§ Aim:
Extract the listing in its entirety, keeping each line identical to the original.

§ Data for this task:
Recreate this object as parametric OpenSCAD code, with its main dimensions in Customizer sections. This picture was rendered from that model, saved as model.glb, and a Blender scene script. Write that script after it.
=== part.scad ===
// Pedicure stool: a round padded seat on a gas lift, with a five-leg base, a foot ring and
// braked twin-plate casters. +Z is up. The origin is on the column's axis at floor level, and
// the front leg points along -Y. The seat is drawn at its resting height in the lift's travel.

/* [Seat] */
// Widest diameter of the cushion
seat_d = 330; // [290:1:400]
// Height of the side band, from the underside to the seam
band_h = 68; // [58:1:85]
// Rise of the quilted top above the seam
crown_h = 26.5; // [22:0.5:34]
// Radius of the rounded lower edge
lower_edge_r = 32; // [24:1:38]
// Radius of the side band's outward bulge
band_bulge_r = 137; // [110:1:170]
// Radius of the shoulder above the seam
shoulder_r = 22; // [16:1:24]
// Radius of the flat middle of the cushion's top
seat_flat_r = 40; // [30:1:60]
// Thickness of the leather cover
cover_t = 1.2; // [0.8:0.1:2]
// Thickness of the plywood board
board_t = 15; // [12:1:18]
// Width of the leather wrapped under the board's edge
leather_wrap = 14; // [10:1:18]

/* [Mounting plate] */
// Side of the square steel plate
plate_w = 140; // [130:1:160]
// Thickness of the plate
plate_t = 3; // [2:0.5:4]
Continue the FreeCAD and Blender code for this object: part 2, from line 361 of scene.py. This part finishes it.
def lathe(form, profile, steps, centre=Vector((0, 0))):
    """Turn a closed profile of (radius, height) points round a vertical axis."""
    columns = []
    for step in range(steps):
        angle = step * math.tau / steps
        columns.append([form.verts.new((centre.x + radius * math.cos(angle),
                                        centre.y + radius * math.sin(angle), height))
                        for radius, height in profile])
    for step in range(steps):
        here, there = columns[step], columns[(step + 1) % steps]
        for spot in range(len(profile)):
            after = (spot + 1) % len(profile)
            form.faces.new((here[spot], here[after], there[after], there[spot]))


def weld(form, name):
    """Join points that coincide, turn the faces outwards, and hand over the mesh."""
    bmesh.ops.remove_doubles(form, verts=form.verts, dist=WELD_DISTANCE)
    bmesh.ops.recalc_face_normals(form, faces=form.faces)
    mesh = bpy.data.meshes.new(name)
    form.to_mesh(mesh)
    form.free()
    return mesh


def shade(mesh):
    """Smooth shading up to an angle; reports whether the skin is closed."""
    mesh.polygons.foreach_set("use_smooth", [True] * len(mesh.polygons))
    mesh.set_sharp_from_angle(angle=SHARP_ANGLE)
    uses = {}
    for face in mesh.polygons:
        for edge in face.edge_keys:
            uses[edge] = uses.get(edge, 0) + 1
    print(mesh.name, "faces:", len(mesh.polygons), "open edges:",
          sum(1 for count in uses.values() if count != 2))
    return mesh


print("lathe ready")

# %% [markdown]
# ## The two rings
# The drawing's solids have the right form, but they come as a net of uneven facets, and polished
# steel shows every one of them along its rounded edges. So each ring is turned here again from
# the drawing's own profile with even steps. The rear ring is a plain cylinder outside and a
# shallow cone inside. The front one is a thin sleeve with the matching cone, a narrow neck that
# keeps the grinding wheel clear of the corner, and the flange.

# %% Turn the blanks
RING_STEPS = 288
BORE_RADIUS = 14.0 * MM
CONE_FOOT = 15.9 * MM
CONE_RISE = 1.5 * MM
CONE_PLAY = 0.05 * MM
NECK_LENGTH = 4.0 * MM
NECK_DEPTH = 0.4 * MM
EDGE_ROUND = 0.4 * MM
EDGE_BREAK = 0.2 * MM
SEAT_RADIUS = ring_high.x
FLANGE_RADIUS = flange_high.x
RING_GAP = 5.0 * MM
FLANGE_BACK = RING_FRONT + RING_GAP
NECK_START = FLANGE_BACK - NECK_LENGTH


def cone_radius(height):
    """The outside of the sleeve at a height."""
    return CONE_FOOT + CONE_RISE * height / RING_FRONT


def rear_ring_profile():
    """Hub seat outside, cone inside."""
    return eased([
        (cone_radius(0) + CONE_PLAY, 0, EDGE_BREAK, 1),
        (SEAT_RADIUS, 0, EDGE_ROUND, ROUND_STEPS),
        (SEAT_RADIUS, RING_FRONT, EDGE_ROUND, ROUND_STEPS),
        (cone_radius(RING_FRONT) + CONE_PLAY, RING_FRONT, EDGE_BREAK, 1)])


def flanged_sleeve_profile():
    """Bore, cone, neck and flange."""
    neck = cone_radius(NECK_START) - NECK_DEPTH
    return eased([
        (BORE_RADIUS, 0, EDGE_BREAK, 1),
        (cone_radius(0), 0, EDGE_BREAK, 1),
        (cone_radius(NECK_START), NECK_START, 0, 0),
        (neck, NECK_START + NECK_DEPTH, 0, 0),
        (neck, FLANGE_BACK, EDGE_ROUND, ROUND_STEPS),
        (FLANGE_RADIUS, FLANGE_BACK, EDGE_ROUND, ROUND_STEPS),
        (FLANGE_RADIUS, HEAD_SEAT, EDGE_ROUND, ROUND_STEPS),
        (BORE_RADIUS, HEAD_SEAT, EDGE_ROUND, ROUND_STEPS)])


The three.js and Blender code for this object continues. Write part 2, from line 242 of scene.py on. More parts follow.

§ Complete response:
Recreate this object as parametric OpenSCAD code, with its main dimensions in Customizer sections. This picture was rendered from that model, saved as model.glb, and a Blender scene script. Write that script after it.
=== part.scad ===
// Pedicure stool: a round padded seat on a gas lift, with a five-leg base, a foot ring and
// braked twin-plate casters. +Z is up. The origin is on the column's axis at floor level, and
// the front leg points along -Y. The seat is drawn at its resting height in the lift's travel.

/* [Seat] */
// Widest diameter of the cushion
seat_d = 330; // [290:1:400]
// Height of the side band, from the underside to the seam
band_h = 68; // [58:1:85]
// Rise of the quilted top above the seam
crown_h = 26.5; // [22:0.5:34]
// Radius of the rounded lower edge
lower_edge_r = 32; // [24:1:38]
// Radius of the side band's outward bulge
band_bulge_r = 137; // [110:1:170]
// Radius of the shoulder above the seam
shoulder_r = 22; // [16:1:24]
// Radius of the flat middle of the cushion's top
seat_flat_r = 40; // [30:1:60]
// Thickness of the leather cover
cover_t = 1.2; // [0.8:0.1:2]
// Thickness of the plywood board
board_t = 15; // [12:1:18]
// Width of the leather wrapped under the board's edge
leather_wrap = 14; // [10:1:18]

/* [Mounting plate] */
// Side of the square steel plate
plate_w = 140; // [130:1:160]
// Thickness of the plate
plate_t = 3; // [2:0.5:4]
Continue the FreeCAD and Blender code for this object: part 2, from line 361 of scene.py. This part finishes it.
def lathe(form, profile, steps, centre=Vector((0, 0))):
    """Turn a closed profile of (radius, height) points round a vertical axis."""
    columns = []
    for step in range(steps):
        angle = step * math.tau / steps
        columns.append([form.verts.new((centre.x + radius * math.cos(angle),
                                        centre.y + radius * math.sin(angle), height))
                        for radius, height in profile])
    for step in range(steps):
        here, there = columns[step], columns[(step + 1) % steps]
        for spot in range(len(profile)):
            after = (spot + 1) % len(profile)
            form.faces.new((here[spot], here[after], there[after], there[spot]))


def weld(form, name):
    """Join points that coincide, turn the faces outwards, and hand over the mesh."""
    bmesh.ops.remove_doubles(form, verts=form.verts, dist=WELD_DISTANCE)
    bmesh.ops.recalc_face_normals(form, faces=form.faces)
    mesh = bpy.data.meshes.new(name)
    form.to_mesh(mesh)
    form.free()
    return mesh


def shade(mesh):
    """Smooth shading up to an angle; reports whether the skin is closed."""
    mesh.polygons.foreach_set("use_smooth", [True] * len(mesh.polygons))
    mesh.set_sharp_from_angle(angle=SHARP_ANGLE)
    uses = {}
    for face in mesh.polygons:
        for edge in face.edge_keys:
            uses[edge] = uses.get(edge, 0) + 1
    print(mesh.name, "faces:", len(mesh.polygons), "open edges:",
          sum(1 for count in uses.values() if count != 2))
    return mesh


print("lathe ready")

# %% [markdown]
# ## The two rings
# The drawing's solids have the right form, but they come as a net of uneven facets, and polished
# steel shows every one of them along its rounded edges. So each ring is turned here again from
# the drawing's own profile with even steps. The rear ring is a plain cylinder outside and a
# shallow cone inside. The front one is a thin sleeve with the matching cone, a narrow neck that
# keeps the grinding wheel clear of the corner, and the flange.

# %% Turn the blanks
RING_STEPS = 288
BORE_RADIUS = 14.0 * MM
CONE_FOOT = 15.9 * MM
CONE_RISE = 1.5 * MM
CONE_PLAY = 0.05 * MM
NECK_LENGTH = 4.0 * MM
NECK_DEPTH = 0.4 * MM
EDGE_ROUND = 0.4 * MM
EDGE_BREAK = 0.2 * MM
SEAT_RADIUS = ring_high.x
FLANGE_RADIUS = flange_high.x
RING_GAP = 5.0 * MM
FLANGE_BACK = RING_FRONT + RING_GAP
NECK_START = FLANGE_BACK - NECK_LENGTH


def cone_radius(height):
    """The outside of the sleeve at a height."""
    return CONE_FOOT + CONE_RISE * height / RING_FRONT


def rear_ring_profile():
    """Hub seat outside, cone inside."""
    return eased([
        (cone_radius(0) + CONE_PLAY, 0, EDGE_BREAK, 1),
        (SEAT_RADIUS, 0, EDGE_ROUND, ROUND_STEPS),
        (SEAT_RADIUS, RING_FRONT, EDGE_ROUND, ROUND_STEPS),
        (cone_radius(RING_FRONT) + CONE_PLAY, RING_FRONT, EDGE_BREAK, 1)])


def flanged_sleeve_profile():
    """Bore, cone, neck and flange."""
    neck = cone_radius(NECK_START) - NECK_DEPTH
    return eased([
        (BORE_RADIUS, 0, EDGE_BREAK, 1),
        (cone_radius(0), 0, EDGE_BREAK, 1),
        (cone_radius(NECK_START), NECK_START, 0, 0),
        (neck, NECK_START + NECK_DEPTH, 0, 0),
        (neck, FLANGE_BACK, EDGE_ROUND, ROUND_STEPS),
        (FLANGE_RADIUS, FLANGE_BACK, EDGE_ROUND, ROUND_STEPS),
        (FLANGE_RADIUS, HEAD_SEAT, EDGE_ROUND, ROUND_STEPS),
        (BORE_RADIUS, HEAD_SEAT, EDGE_ROUND, ROUND_STEPS)])


The three.js and Blender code for this object continues. Write part 2, from line 242 of scene.py on. More parts follow.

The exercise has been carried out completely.